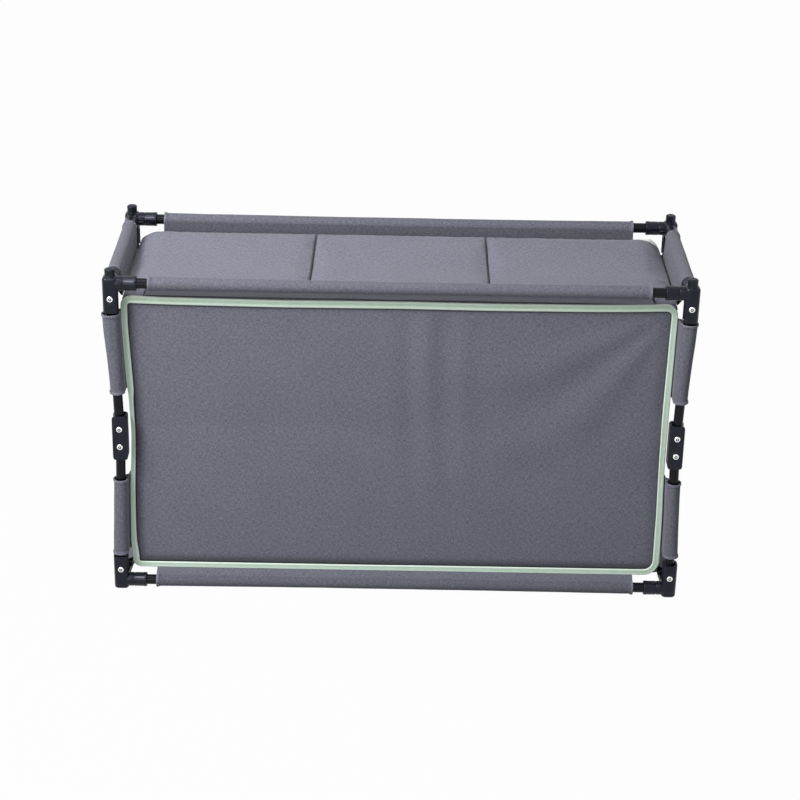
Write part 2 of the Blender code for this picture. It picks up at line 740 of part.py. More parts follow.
def build_cloth(bottom, top, finishes):
    """The cloth box, its padded covers, its boards and its shelf."""
    cloth = finishes["cloth"]
    piece("base_cover", cover_mesh("base_cover", BASE_CROWN, BOX_BOTTOM, -1), cloth, bottom)
    piece("top_cover", cover_mesh("top_cover", COVER_CROWN, BOX_TOP, 1), cloth, top)
    piece("front_wall", hung_wall("front_wall", front_wall_mesh(), 0, -1), cloth, bottom)
    piece("back_facing", hung_wall("back_facing", facing_mesh(), 0, 1), cloth, bottom)
    for name, side in (("left_wall", -1), ("right_wall", 1)):
        piece(name, hung_wall(name, side_wall_mesh(name, side), side, 0), cloth, bottom)
    for name, side in (("front_binding", -1), ("back_binding", 1)):
        piece(name, binding_mesh(name, side), finishes["tape"], bottom)
    height = BOX_TOP - COVER_THICKNESS - GAP
    spans = zip(("left", "middle", "right"), SECTION_EDGES, SECTION_EDGES[1:])
    for name, start, end in spans:
        board = board_mesh(start, end)
        piece("top_board_" + name, board, finishes["board"], top, (0, 0, height))
    piece("shelf_panel", shelf_mesh(), finishes["board"], bottom, (0, 0, SHELF_HEIGHT))


def main():
    """Clear the scene and build the cupboard, standing open."""
    for old in list(bpy.data.objects):
        bpy.data.objects.remove(old)
    finishes = {
        "plastic": material("black_nylon_moulding", (0.028, 0.029, 0.033), 0.42, 0),
        "tube": material("black_powder_coated_tube", (0.012, 0.012, 0.014), 0.22, 0),
        "pin": material("bright_aluminium_rivet", (0.82, 0.83, 0.85), 0.28, 1),
        "cloth": material("grey_polyester_canvas", (0.120, 0.123, 0.150), 0.85, 0),
        "tape": material("mint_binding_tape", (0.420, 0.620, 0.470), 0.70, 0),
        "board": material("grey_lined_board", (0.110, 0.112, 0.135), 0.80, 0),
    }
    bottom = carrier("bottom_frame", (0, 0, 0))
    top = carrier("top_frame", (0, 0, TOP_RAIL_HEIGHT))
    bpy.context.view_layer.update()
    build_frames(bottom, top, finishes)
    build_legs(bottom, top, finishes)
    build_cloth(bottom, top, finishes)


main()
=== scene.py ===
"""The looks of a folding camp kitchen cupboard: a padded cloth box hung in a frame of tube.

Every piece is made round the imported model, in metres, with the floor at zero height. The plain
bound face looks along -Y and the open side looks along +Y.
"""

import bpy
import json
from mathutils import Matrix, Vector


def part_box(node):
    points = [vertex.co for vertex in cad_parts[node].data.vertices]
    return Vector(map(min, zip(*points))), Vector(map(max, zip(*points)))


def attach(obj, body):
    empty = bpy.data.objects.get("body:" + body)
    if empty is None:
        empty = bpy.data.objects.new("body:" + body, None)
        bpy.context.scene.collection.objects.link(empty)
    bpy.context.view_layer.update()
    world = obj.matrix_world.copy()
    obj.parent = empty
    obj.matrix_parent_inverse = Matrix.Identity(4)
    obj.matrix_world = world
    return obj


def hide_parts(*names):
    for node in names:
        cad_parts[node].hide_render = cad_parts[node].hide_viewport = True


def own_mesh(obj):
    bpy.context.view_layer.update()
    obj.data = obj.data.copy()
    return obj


bl_info = {
    "name": "Folding camp cupboard",
    "version": (1, 0, 0),
    "blender": (4, 5, 0),
    "location": "3D View > Sidebar > Cupboard",
    "description": "Builds the cloth, tubes and mouldings of a folding camp cupboard and lights it",
    "category": "Object",
}

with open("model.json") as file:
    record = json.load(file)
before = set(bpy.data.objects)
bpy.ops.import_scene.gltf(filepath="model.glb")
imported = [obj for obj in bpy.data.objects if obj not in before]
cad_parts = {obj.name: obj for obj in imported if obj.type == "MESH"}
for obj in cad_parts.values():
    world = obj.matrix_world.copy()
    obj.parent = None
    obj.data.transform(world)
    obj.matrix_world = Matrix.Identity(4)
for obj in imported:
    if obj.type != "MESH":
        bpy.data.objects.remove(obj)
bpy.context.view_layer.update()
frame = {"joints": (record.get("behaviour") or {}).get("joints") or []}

import json
from math import acos, atan2, cos, degrees, hypot, log, pi, radians, sin

import bmesh
import bpy
import numpy as np
from mathutils import Matrix, Vector, noise

JOINT_AT = {joint["name"]: joint.get("pos_m") for joint in frame["joints"]}

# The frame's own places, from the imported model
LEG_X, LEG_Y, FOOT_PIVOT = (abs(v) for v in JOINT_AT["fold"])
KNEE_X, LOWER_KNEE = (abs(JOINT_AT["knee_front_left_turn"][way]) for way in (0, 2))
UPPER_KNEE = JOINT_AT["upper_leg_front_left_turn"][2]
HEAD_PIVOT = JOINT_AT["top_frame_level"][2]
RAIL_TO_PIVOT = 0.0225
LOW_RAIL = FOOT_PIVOT - RAIL_TO_PIVOT
HIGH_RAIL = HEAD_PIVOT + RAIL_TO_PIVOT
LEG_LEAN = atan2(LEG_X - KNEE_X, LOWER_KNEE - FOOT_PIVOT)
LEG_LENGTH = hypot(LEG_X - KNEE_X, LOWER_KNEE - FOOT_PIVOT)

# Mouldings and tubes
BODY_HALF = 0.0115
BODY_TOP = RAIL_TO_PIVOT + 0.0228
CROWN = 0.0112
SOCKET_LENGTH = 0.040
SOCKET_RADIUS = 0.0114
SOCKET_BORE = 0.0084
SLOT_HALF = 0.0079
SLOT_BACK = 0.0089
KNEE_HALF = 0.0110
KNEE_BACK = 0.0120
KNEE_HALF_HEIGHT = 0.037
RECESS_RADIUS = 0.006
RECESS_DEPTH = 0.0009
STUD_RADIUS = 0.0080
RAIL_RADIUS = 0.008
RAIL_START = 0.017
LEG_RADIUS = 0.0075
LEG_PAST_PIVOT = 0.004
TUBE_WALL = 0.0012
OVERRUN = 0.01

# Sleeves: where they start and end from the legs' axes or pivots, and the thickness of their cloth
RAIL_SLEEVE_START = 0.052
SIDE_SLEEVE_START = 0.041
LEG_SLEEVE = (0.0262, 0.158)
RIDDEN_UP = 0.0095
SLEEVE_CLOTH = 0.0009
TURNS = 28

# The cloth box, as far out as its edge binding
BOX_LOW = 0.0277
BOX_HIGH = 0.4946
BOX_FACE = 0.1273
COVER_FACE = 0.1257
COVER_ENDS = (-0.4238, 0.4212)
COVER_LOW = 0.4852
COVER_SEAM = 0.1394
SHELF = 0.280
CLOTH = 0.0011
PANEL_INSET = 0.0022

# How far out the edge of the bound face stands at some heights, on its left and its right side.
# The leg sleeves draw the upper part out, and the shelf draws the middle in.
EDGE_HEIGHTS = (
    0.028, 0.050, 0.072, 0.137, 0.180, 0.222, 0.264, 0.305, 0.335, 0.346, 0.386, 0.446, 0.494
)
EDGE_LEFT = (
    0.4203, 0.4206, 0.4228, 0.4216, 0.4202, 0.4174, 0.4155, 0.4172, 0.4182, 0.4206, 0.4226,
    0.4254, 0.4250,
)
EDGE_RIGHT = (
    0.4223, 0.4224, 0.4221, 0.4212, 0.4196, 0.4188, 0.4186, 0.4189, 0.4193, 0.4195, 0.4200,
    0.4206, 0.4212,
)
# The side walls, which the shelf draws in, at the foot, the shelf and the top
SIDE_HEIGHTS = (0.028, 0.283, 0.494)
SIDE_LEFT = (0.4178, 0.4130, 0.4222)
SIDE_RIGHT = (0.4196, 0.4152, 0.4190)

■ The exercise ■
Return exactly, and only, the lines from the one containing "build_frames(bottom, top, finishes)" down to the one containing "if empty is", with both of those lines included.

■ Result ■
    build_frames(bottom, top, finishes)
    build_legs(bottom, top, finishes)
    build_cloth(bottom, top, finishes)


main()
=== scene.py ===
"""The looks of a folding camp kitchen cupboard: a padded cloth box hung in a frame of tube.

Every piece is made round the imported model, in metres, with the floor at zero height. The plain
bound face looks along -Y and the open side looks along +Y.
"""

import bpy
import json
from mathutils import Matrix, Vector


def part_box(node):
    points = [vertex.co for vertex in cad_parts[node].data.vertices]
    return Vector(map(min, zip(*points))), Vector(map(max, zip(*points)))


def attach(obj, body):
    empty = bpy.data.objects.get("body:" + body)
    if empty is None:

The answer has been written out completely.